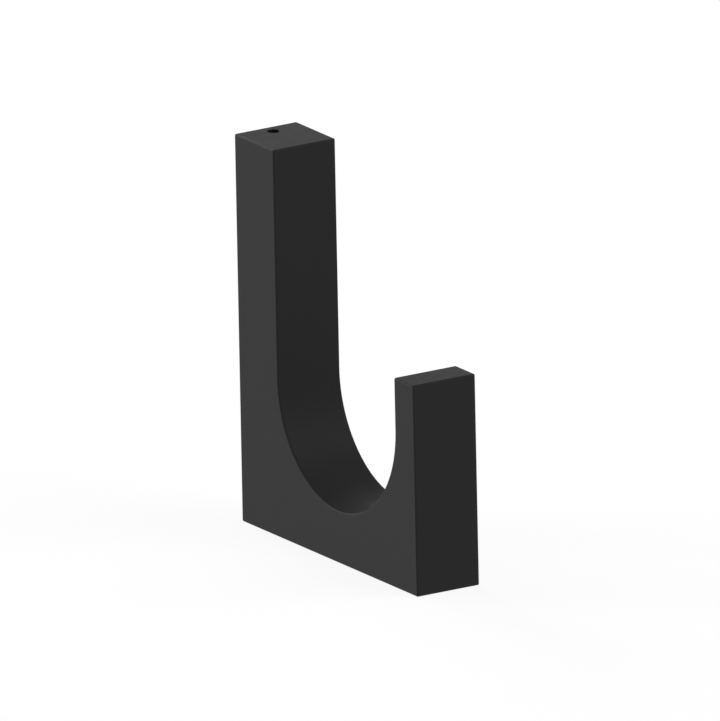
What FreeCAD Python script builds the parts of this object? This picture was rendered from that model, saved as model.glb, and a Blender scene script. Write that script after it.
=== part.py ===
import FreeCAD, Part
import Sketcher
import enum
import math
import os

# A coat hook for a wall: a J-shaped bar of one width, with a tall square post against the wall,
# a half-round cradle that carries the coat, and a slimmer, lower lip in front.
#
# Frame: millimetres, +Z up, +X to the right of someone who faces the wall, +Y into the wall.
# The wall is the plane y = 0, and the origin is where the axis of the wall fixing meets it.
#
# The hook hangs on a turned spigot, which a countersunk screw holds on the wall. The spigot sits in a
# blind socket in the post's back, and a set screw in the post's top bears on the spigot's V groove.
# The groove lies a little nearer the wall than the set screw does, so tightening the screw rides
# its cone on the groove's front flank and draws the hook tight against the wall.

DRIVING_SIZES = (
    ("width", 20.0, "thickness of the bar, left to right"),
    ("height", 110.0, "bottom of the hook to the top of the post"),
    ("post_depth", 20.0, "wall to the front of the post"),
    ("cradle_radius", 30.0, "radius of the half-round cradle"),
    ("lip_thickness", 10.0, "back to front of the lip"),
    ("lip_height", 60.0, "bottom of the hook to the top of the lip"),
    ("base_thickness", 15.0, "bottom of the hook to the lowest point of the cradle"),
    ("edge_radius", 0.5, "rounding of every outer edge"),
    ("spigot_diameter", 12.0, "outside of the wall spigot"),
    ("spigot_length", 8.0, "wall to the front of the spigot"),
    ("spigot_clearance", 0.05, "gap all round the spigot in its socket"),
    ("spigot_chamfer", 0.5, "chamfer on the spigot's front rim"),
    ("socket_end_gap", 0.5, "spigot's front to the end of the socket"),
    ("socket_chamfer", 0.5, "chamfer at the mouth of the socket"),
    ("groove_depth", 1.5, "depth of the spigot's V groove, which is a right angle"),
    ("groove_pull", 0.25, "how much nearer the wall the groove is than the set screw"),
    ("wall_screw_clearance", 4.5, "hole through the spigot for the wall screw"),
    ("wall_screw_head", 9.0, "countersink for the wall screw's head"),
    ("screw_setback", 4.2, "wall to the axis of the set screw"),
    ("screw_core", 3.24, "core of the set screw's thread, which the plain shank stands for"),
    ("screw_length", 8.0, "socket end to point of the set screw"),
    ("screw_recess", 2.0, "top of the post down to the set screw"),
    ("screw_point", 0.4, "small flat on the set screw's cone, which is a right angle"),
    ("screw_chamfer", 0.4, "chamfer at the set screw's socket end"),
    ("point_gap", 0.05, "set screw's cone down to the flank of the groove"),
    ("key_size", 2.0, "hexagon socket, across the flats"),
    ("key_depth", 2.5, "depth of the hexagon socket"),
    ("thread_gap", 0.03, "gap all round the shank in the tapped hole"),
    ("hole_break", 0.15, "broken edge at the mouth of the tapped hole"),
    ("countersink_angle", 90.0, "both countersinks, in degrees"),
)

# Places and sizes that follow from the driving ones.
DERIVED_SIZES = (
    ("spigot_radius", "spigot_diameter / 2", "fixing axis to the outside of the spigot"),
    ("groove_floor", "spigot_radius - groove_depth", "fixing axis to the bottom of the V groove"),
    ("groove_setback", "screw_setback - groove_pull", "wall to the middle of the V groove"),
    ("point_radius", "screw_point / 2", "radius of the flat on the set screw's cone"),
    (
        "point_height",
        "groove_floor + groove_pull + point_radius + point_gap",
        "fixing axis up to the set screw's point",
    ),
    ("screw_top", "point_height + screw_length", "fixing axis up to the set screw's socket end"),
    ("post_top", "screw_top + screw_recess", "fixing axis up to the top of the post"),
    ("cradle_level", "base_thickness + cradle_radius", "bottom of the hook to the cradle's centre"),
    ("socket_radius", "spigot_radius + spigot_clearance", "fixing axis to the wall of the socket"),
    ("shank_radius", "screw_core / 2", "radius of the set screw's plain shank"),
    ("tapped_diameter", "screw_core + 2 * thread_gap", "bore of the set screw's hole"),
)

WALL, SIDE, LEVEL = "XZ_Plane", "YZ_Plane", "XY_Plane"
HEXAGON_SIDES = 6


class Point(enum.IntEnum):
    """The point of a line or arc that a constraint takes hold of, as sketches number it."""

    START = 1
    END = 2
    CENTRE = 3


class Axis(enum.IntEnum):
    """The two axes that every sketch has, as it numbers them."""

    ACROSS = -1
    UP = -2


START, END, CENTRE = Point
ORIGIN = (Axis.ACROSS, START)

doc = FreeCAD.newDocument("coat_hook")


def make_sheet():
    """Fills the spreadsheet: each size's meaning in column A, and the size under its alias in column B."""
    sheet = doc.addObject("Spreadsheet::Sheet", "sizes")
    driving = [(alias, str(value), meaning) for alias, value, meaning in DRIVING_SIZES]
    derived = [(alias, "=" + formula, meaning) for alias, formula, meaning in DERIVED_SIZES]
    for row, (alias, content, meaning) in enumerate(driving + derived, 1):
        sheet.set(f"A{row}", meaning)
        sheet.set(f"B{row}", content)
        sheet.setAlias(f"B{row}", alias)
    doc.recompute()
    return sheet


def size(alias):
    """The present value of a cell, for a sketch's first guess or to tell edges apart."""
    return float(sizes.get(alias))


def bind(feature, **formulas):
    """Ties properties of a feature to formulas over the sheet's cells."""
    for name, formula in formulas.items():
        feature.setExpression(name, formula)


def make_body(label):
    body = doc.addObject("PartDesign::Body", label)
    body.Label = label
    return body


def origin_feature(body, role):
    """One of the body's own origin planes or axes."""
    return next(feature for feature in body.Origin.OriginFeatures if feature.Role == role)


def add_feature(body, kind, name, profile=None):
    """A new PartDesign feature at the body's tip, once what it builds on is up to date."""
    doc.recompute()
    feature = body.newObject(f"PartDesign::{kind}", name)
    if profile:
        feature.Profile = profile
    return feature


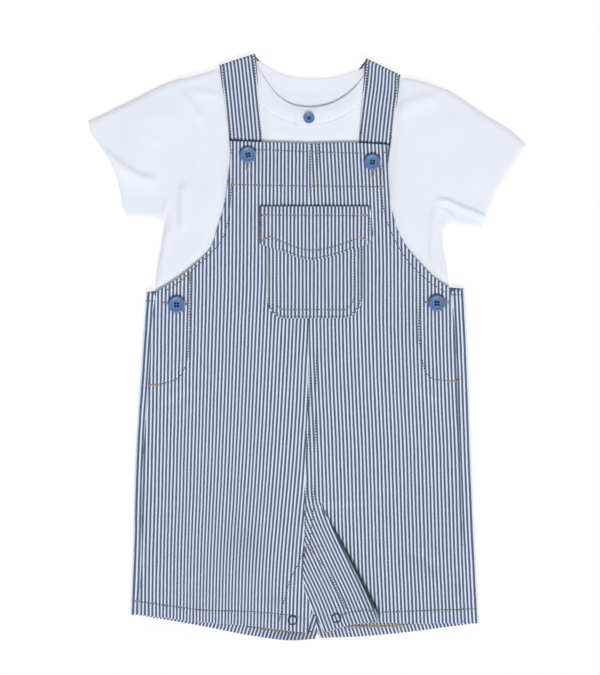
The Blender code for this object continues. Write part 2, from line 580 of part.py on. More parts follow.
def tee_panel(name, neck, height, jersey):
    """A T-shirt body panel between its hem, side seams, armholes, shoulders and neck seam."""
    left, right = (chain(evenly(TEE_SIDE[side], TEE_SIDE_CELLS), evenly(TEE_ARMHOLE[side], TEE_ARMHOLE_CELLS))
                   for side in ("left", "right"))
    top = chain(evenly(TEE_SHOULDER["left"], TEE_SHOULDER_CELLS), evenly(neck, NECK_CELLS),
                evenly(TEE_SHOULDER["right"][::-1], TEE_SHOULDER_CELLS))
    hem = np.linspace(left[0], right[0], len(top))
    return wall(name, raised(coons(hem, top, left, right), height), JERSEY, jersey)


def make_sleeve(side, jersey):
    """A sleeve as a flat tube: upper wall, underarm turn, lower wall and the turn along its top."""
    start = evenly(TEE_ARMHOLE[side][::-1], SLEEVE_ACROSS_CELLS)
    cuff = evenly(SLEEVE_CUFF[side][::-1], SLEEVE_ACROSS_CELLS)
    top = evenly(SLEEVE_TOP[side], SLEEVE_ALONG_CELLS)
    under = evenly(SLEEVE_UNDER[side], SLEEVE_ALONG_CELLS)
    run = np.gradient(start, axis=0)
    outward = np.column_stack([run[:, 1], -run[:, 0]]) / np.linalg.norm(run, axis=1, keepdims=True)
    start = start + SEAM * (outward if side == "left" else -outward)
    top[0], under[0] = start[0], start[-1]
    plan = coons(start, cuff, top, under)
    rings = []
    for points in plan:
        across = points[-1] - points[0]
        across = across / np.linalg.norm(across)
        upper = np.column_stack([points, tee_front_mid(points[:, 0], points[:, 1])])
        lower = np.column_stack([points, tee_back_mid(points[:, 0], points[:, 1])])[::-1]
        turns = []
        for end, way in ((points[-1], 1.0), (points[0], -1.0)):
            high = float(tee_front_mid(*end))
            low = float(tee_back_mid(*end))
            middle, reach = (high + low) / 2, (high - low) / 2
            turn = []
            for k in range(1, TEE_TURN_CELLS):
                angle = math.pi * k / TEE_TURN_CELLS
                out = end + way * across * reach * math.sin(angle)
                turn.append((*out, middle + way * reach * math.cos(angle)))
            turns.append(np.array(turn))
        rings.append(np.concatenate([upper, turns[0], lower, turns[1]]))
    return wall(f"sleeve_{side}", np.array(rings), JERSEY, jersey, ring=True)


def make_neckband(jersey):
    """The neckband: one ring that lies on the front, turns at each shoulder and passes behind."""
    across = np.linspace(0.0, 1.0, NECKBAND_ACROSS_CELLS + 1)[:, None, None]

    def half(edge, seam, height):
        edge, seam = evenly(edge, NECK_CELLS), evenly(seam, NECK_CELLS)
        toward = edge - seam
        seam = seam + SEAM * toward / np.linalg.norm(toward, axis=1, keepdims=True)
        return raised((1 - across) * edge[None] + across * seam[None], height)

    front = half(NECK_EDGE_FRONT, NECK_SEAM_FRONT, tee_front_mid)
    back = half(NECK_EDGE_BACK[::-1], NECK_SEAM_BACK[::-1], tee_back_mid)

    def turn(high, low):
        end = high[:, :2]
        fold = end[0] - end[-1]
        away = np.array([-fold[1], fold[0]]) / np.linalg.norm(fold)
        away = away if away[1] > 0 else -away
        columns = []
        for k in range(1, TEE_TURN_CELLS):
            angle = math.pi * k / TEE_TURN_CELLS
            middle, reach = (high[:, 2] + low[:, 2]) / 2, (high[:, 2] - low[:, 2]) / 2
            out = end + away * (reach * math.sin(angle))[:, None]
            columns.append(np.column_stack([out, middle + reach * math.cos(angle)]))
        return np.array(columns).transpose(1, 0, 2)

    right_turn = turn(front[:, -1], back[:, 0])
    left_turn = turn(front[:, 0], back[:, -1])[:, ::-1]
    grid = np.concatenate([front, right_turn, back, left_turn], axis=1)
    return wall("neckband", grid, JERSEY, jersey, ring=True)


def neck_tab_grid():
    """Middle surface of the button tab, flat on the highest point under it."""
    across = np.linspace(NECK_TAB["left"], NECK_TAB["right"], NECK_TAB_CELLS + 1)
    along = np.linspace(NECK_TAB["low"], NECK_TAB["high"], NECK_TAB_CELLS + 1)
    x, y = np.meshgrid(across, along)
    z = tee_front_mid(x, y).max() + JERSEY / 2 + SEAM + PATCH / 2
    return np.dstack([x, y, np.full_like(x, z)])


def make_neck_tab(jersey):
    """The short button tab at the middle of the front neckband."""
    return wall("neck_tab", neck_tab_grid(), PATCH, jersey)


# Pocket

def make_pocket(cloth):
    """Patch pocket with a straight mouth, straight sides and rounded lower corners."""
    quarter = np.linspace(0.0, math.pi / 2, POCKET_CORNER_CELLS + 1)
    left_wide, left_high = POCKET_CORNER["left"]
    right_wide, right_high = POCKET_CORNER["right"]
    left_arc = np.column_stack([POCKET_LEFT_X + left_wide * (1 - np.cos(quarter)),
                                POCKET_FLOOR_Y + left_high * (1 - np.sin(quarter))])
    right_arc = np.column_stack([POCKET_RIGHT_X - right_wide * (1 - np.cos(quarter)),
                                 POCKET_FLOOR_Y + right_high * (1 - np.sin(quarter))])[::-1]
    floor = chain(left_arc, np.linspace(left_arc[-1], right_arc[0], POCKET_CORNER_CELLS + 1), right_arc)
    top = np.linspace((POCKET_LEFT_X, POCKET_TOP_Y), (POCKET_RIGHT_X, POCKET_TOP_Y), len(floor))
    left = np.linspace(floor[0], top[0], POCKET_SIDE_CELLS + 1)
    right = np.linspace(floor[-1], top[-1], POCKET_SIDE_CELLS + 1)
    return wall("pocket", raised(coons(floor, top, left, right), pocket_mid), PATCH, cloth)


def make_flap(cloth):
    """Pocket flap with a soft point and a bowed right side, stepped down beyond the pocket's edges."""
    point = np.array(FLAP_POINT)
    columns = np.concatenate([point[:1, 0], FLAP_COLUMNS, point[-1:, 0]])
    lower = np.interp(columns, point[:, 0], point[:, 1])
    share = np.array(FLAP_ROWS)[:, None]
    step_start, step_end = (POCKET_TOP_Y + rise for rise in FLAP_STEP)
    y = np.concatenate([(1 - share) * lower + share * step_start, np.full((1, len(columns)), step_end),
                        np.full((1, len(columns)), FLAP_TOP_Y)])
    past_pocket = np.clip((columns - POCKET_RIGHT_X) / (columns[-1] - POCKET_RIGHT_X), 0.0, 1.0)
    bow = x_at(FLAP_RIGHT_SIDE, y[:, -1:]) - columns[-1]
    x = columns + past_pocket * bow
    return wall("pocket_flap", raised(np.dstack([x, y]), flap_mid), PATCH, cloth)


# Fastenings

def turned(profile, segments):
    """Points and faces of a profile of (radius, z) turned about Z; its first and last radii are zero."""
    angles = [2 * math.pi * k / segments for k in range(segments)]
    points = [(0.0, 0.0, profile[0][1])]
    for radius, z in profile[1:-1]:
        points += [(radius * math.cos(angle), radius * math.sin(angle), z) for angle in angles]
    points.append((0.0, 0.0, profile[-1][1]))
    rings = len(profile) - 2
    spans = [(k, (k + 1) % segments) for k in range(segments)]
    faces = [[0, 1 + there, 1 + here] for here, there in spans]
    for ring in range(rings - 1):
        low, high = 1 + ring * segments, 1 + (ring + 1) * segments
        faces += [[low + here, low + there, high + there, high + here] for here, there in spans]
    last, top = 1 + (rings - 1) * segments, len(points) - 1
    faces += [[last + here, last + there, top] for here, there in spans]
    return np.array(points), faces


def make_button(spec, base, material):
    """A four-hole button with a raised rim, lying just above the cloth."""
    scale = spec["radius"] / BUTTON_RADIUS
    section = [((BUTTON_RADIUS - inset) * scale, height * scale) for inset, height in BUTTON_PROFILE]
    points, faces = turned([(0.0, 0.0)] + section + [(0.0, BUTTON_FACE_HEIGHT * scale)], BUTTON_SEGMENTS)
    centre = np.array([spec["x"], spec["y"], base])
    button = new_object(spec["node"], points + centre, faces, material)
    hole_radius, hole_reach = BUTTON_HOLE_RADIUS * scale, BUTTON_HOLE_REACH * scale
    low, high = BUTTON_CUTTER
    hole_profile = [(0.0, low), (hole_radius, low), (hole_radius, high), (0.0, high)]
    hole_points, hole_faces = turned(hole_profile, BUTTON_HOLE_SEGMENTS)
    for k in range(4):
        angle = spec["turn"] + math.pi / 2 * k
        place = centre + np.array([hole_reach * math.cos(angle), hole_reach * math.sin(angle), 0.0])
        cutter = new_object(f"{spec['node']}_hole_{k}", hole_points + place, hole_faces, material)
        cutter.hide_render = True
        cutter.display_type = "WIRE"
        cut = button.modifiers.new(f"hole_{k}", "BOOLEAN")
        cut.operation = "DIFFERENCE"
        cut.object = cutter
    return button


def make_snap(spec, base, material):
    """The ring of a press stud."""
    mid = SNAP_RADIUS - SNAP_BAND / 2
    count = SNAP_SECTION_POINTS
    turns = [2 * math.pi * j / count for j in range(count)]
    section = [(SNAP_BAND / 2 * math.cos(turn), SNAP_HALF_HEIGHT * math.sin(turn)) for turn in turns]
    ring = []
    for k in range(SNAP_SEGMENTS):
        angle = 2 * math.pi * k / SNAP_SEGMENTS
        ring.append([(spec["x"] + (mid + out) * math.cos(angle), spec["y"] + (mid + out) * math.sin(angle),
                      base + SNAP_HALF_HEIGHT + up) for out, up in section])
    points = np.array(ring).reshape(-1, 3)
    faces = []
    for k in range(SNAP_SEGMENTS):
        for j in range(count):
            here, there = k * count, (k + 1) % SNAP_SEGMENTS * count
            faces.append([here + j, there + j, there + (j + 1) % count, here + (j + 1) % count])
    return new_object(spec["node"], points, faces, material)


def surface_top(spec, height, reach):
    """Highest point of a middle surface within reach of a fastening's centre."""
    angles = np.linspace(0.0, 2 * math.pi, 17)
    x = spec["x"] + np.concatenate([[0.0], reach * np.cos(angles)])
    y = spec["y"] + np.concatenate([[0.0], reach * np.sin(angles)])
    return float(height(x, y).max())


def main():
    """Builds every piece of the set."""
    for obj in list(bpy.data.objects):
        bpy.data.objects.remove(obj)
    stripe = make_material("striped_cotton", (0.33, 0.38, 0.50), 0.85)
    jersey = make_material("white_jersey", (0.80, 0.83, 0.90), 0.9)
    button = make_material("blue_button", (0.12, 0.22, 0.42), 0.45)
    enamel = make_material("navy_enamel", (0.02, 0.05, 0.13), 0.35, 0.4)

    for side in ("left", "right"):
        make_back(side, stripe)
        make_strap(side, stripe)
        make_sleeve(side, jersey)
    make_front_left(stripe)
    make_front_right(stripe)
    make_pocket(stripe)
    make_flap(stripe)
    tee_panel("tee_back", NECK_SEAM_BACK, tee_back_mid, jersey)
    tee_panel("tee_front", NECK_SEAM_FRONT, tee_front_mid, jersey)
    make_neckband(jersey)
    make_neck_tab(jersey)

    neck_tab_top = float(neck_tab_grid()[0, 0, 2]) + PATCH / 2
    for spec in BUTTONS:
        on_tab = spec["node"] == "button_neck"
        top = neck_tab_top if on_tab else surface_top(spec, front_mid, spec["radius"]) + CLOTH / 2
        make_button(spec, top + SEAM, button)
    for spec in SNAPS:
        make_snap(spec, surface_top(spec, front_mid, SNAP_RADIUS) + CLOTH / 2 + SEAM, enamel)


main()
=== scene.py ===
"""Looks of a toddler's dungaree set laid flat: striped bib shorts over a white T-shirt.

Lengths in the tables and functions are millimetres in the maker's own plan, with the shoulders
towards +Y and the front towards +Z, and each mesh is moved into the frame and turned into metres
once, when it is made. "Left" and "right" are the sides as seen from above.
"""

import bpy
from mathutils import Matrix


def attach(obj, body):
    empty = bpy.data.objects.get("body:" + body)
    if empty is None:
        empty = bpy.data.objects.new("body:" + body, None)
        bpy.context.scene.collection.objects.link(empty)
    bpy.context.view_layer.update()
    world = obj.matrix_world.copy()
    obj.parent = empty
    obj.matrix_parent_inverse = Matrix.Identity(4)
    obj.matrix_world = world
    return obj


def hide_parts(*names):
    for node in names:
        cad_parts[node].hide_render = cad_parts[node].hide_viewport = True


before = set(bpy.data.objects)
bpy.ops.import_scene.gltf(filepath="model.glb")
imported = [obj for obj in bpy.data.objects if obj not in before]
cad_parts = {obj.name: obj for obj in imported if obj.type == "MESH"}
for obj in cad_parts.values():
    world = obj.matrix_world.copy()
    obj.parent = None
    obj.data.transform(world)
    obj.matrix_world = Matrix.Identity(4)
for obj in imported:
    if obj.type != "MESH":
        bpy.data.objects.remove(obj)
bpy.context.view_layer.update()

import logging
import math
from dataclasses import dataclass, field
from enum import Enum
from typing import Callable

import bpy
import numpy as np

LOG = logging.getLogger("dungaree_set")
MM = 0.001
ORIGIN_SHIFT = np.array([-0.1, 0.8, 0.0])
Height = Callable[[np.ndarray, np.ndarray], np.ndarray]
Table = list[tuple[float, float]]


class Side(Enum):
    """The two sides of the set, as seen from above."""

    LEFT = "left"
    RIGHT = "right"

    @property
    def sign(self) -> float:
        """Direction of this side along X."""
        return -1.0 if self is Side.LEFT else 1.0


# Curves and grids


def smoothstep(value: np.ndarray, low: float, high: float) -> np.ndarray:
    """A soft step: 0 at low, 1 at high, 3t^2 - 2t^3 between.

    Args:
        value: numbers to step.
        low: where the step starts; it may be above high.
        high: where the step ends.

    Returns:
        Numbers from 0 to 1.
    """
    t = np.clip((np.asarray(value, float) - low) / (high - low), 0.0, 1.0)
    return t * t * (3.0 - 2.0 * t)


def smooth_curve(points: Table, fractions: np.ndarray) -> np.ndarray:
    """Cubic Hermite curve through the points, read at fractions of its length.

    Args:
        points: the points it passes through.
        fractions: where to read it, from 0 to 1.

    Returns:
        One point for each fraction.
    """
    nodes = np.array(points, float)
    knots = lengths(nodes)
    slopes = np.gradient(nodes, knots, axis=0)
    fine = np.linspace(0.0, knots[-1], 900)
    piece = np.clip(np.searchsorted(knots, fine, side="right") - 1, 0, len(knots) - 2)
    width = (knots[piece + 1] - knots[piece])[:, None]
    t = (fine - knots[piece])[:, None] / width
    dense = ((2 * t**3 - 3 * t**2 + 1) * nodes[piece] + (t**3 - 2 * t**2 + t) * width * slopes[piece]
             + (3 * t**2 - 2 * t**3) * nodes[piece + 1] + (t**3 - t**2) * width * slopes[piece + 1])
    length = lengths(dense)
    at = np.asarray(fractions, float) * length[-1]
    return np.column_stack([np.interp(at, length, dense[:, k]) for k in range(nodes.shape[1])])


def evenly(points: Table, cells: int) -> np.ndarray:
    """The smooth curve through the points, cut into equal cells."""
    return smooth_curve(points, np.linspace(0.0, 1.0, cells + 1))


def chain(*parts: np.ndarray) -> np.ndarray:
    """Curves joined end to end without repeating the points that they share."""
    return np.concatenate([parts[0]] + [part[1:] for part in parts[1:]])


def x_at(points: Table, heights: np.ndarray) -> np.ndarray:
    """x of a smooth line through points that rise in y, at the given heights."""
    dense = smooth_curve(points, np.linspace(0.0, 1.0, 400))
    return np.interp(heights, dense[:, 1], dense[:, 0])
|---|
**Written instruction**
Write out word for word only the lines from the start of the entries down to the line with "# its cone on", please, including both ends.

**Result for this exercise**
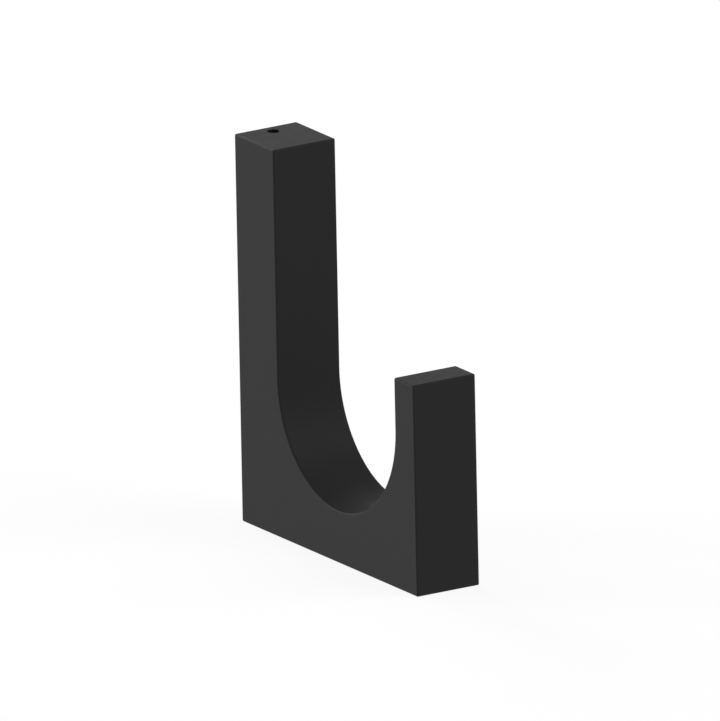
What FreeCAD Python script builds the parts of this object? This picture was rendered from that model, saved as model.glb, and a Blender scene script. Write that script after it.
=== part.py ===
import FreeCAD, Part
import Sketcher
import enum
import math
import os

# A coat hook for a wall: a J-shaped bar of one width, with a tall square post against the wall,
# a half-round cradle that carries the coat, and a slimmer, lower lip in front.
#
# Frame: millimetres, +Z up, +X to the right of someone who faces the wall, +Y into the wall.
# The wall is the plane y = 0, and the origin is where the axis of the wall fixing meets it.
#
# The hook hangs on a turned spigot, which a countersunk screw holds on the wall. The spigot sits in a
# blind socket in the post's back, and a set screw in the post's top bears on the spigot's V groove.
# The groove lies a little nearer the wall than the set screw does, so tightening the screw rides
# its cone on the groove's front flank and draws the hook tight against the wall.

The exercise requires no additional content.